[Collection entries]

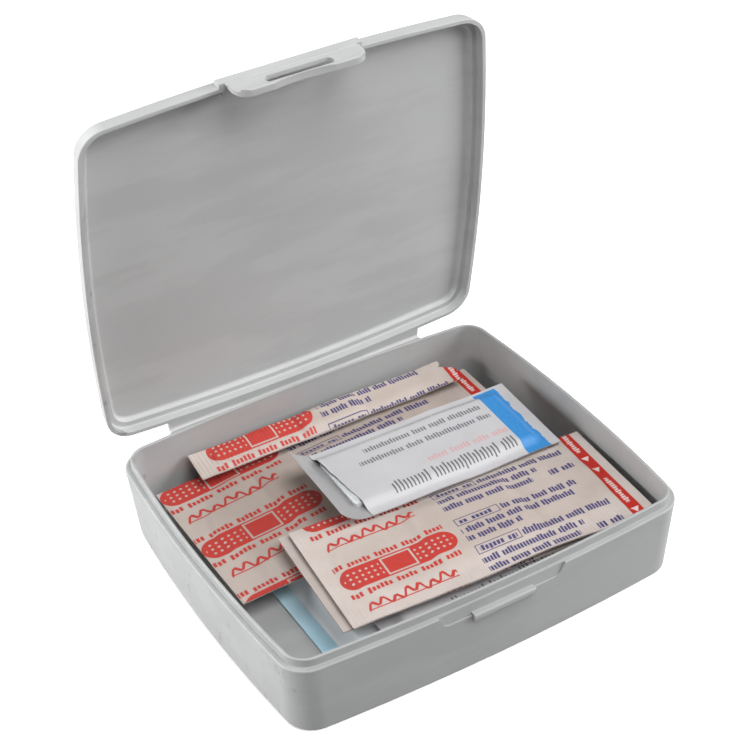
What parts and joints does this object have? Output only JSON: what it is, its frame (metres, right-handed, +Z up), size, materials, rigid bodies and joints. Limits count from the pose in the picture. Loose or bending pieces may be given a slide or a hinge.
{
  "type": "first aid kit",
  "caption": "Hinged plastic pocket case with a snap latch, holding loose wrapped adhesive bandages, towelette sachets and a gauze sachet.",
  "frame": {"origin": "middle of the tray's flat base", "axes": "+X right along the hinge seen from the latch side, +Y from the latch to the hinge, +Z up"},
  "size_m": [0.118, 0.1085, 0.1255],
  "materials": {
    "case_plastic": "satin moulded polypropylene",
    "wrapper_paper": "uncoated paper",
    "wrapper_cover": "printed uncoated paper with crimped seals",
    "strip_plastic": "perforated tan film",
    "dressing_pad": "soft non-woven",
    "release_paper": "smooth coated paper",
    "towelette_foil": "satin laminated paper",
    "wipe_cloth": "damp non-woven",
    "sachet_film": "satin film",
    "gauze": "open weave cotton"
  },
  "bodies": {
    "tray": {"tray": "case_plastic", "catch_rib": "case_plastic", "hinge_web_left": "case_plastic", "hinge_web_centre": "case_plastic", "hinge_web_right": "case_plastic"},
    "lid": {"lid": "case_plastic", "latch_web": "case_plastic"},
    "latch": {"latch_tab": "case_plastic"},
    "gauze_sachet": {"gauze_film_back": "sachet_film", "gauze_film_front": "sachet_film", "gauze_pad_lower": "gauze", "gauze_pad_upper": "gauze"},
    "spare_towelette": {"spare_towelette_back": "towelette_foil", "spare_towelette_front": "towelette_foil", "spare_towelette_wipe": "wipe_cloth"},
    "large_bandage": {"large_paper": "wrapper_paper", "large_cover": "wrapper_cover", "large_strip": "strip_plastic", "large_pad": "dressing_pad", "large_release_left": "release_paper", "large_release_right": "release_paper"},
    "back_bandage": {"back_paper": "wrapper_paper", "back_cover": "wrapper_cover", "back_strip": "strip_plastic", "back_pad": "dressing_pad", "back_release_left": "release_paper", "back_release_right": "release_paper"},
    "under_bandage": {"under_paper": "wrapper_paper", "under_cover": "wrapper_cover", "under_strip": "strip_plastic", "under_pad": "dressing_pad", "under_release_left": "release_paper", "under_release_right": "release_paper"},
    "front_bandage": {"front_paper": "wrapper_paper", "front_cover": "wrapper_cover", "front_strip": "strip_plastic", "front_pad": "dressing_pad", "front_release_left": "release_paper", "front_release_right": "release_paper"},
    "top_towelette": {"towelette_back": "towelette_foil", "towelette_front": "towelette_foil", "towelette_wipe": "wipe_cloth"}
  },
  "joints": [
    {"name": "lid_hinge", "type": "hinge", "parent": "tray", "child": "lid", "pos_m": [0, 0.05215, 0.02195], "axis": [-1, 0, 0], "range_deg": [-83.3, 96.7]},
    {"name": "latch_flex", "type": "hinge", "parent": "lid", "child": "latch", "pos_m": [0, 0.03978, 0.12466], "axis": [-1, 0, 0], "range_deg": [0, 35], "stiffness_Nm_per_rad": 0.002},
    {"name": "gauze_sachet_lift", "type": "slide", "parent": "tray", "child": "gauze_sachet", "axis": [0, 0, 1], "range_m": [0, 0.04]},
    {"name": "spare_towelette_lift", "type": "slide", "parent": "gauze_sachet", "child": "spare_towelette", "axis": [0, 0, 1], "range_m": [0, 0.04]},
    {"name": "large_bandage_lift", "type": "slide", "parent": "spare_towelette", "child": "large_bandage", "axis": [0, 0, 1], "range_m": [0, 0.04]},
    {"name": "back_bandage_lift", "type": "slide", "parent": "large_bandage", "child": "back_bandage", "axis": [0, 0, 1], "range_m": [0, 0.04]},
    {"name": "under_bandage_lift", "type": "slide", "parent": "back_bandage", "child": "under_bandage", "axis": [0, 0, 1], "range_m": [0, 0.04]},
    {"name": "front_bandage_lift", "type": "slide", "parent": "under_bandage", "child": "front_bandage", "axis": [0, 0, 1], "range_m": [0, 0.04]},
    {"name": "top_towelette_lift", "type": "slide", "parent": "front_bandage", "child": "top_towelette", "axis": [0, 0, 1], "range_m": [0, 0.04]}
  ]
}
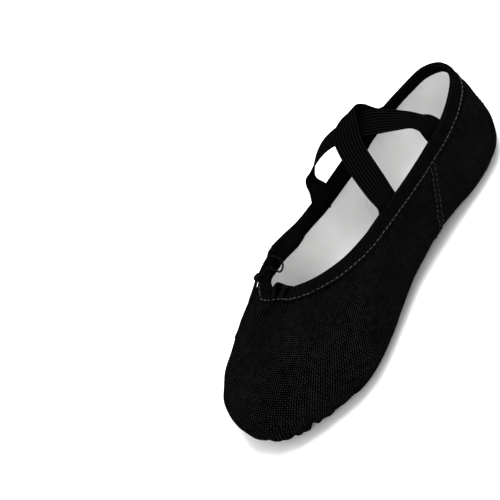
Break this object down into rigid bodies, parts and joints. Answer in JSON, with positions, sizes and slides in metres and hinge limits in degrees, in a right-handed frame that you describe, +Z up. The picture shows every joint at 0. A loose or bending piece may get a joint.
{
  "type": "ballet slipper",
  "caption": "Split-sole canvas ballet slipper with crossed instep elastics, drawstring binding and suede sole pads.",
  "frame": {"origin": "on the ground, under the middle of the slipper's length and width", "axes": "+Y from toe to heel, +Z up, +X the wearer's left"},
  "size_m": [0.0858, 0.2055, 0.0705],
  "materials": {
    "black_canvas": "plain-woven matt cotton canvas",
    "white_cotton": "fine off-white cotton drill",
    "black_tape": "matt cotton tape",
    "black_cord": "braided cotton cord",
    "black_suede": "napped split suede",
    "dark_thread": "spun sewing thread, slightly greyer than the canvas",
    "sock_fabric": "smooth off-white woven sock",
    "black_elastic": "ribbed knitted elastic"
  },
  "bodies": {
    "forefoot": {"vamp_canvas": "black_canvas", "vamp_lining": "white_cotton", "forefoot_sole_pad": "black_suede", "forefoot_pad_stitch_outer": "dark_thread", "forefoot_pad_stitch_inner": "dark_thread", "forefoot_footbed": "white_cotton", "bow_knot": "black_cord", "bow_loop_rear": "black_cord", "bow_loop_front": "black_cord", "bow_end_left": "black_cord", "bow_end_right": "black_cord"},
    "heel": {"quarter_canvas_left": "black_canvas", "quarter_canvas_right": "black_canvas", "quarter_lining_left": "white_cotton", "quarter_lining_right": "white_cotton", "heel_footbed": "white_cotton", "topline_binding": "black_tape", "drawstring": "black_cord", "heel_sole_pad": "black_suede", "heel_pad_stitch_outer": "dark_thread", "heel_pad_stitch_inner": "dark_thread", "tack_left_front": "dark_thread", "tack_left_rear": "dark_thread", "tack_right_front": "dark_thread", "tack_right_rear": "dark_thread", "binding_stitch": "dark_thread", "side_stitch_left_front": "dark_thread", "side_stitch_left_rear": "dark_thread", "side_stitch_right_front": "dark_thread", "side_stitch_right_rear": "dark_thread", "back_stitch": "dark_thread", "arch_stitch_left": "dark_thread", "arch_stitch_right": "dark_thread", "heel_sock": "sock_fabric"},
    "elastic_a": {"instep_elastic_a": "black_elastic"},
    "elastic_b": {"instep_elastic_b": "black_elastic"}
  },
  "joints": [
    {"name": "sole_flex", "type": "hinge", "parent": "forefoot", "child": "heel", "pos_m": [0, -0.02, 0.0021], "axis": [1, 0, 0], "range_deg": [0, 25], "stiffness_Nm_per_rad": 0.02, "deforming": ["vamp_canvas", "vamp_lining", "topline_binding", "drawstring", "binding_stitch", "forefoot_footbed", "heel_footbed"]},
    {"name": "elastic_a_swing", "type": "hinge", "parent": "heel", "child": "elastic_a", "pos_m": [0.0011, 0.04, 0.04375], "axis": [-0.6615, 0.7495, 0.0244], "range_deg": [-25, 25], "stiffness_Nm_per_rad": 0.004, "deforming": ["instep_elastic_a", "instep_elastic_b"]},
    {"name": "elastic_b_swing", "type": "hinge", "parent": "heel", "child": "elastic_b", "pos_m": [-0.0007, 0.036, 0.0435], "axis": [-0.593, -0.8046, -0.0298], "range_deg": [-25, 25], "stiffness_Nm_per_rad": 0.004, "deforming": ["instep_elastic_a", "instep_elastic_b"]}
  ]
}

BRIEF:
Select every line of the material above holding the word "with" and copy it.

SOLUTION TO THE PROBLEM:
  "caption": "Hinged plastic pocket case with a snap latch, holding loose wrapped adhesive bandages, towelette sachets and a gauze sachet.",
    "wrapper_cover": "printed uncoated paper with crimped seals",
Break this object down into rigid bodies, parts and joints. Answer in JSON, with positions, sizes and slides in metres and hinge limits in degrees, in a right-handed frame that you describe, +Z up. The picture shows every joint at 0. A loose or bending piece may get a joint.
  "caption": "Split-sole canvas ballet slipper with crossed instep elastics, drawstring binding and suede sole pads.",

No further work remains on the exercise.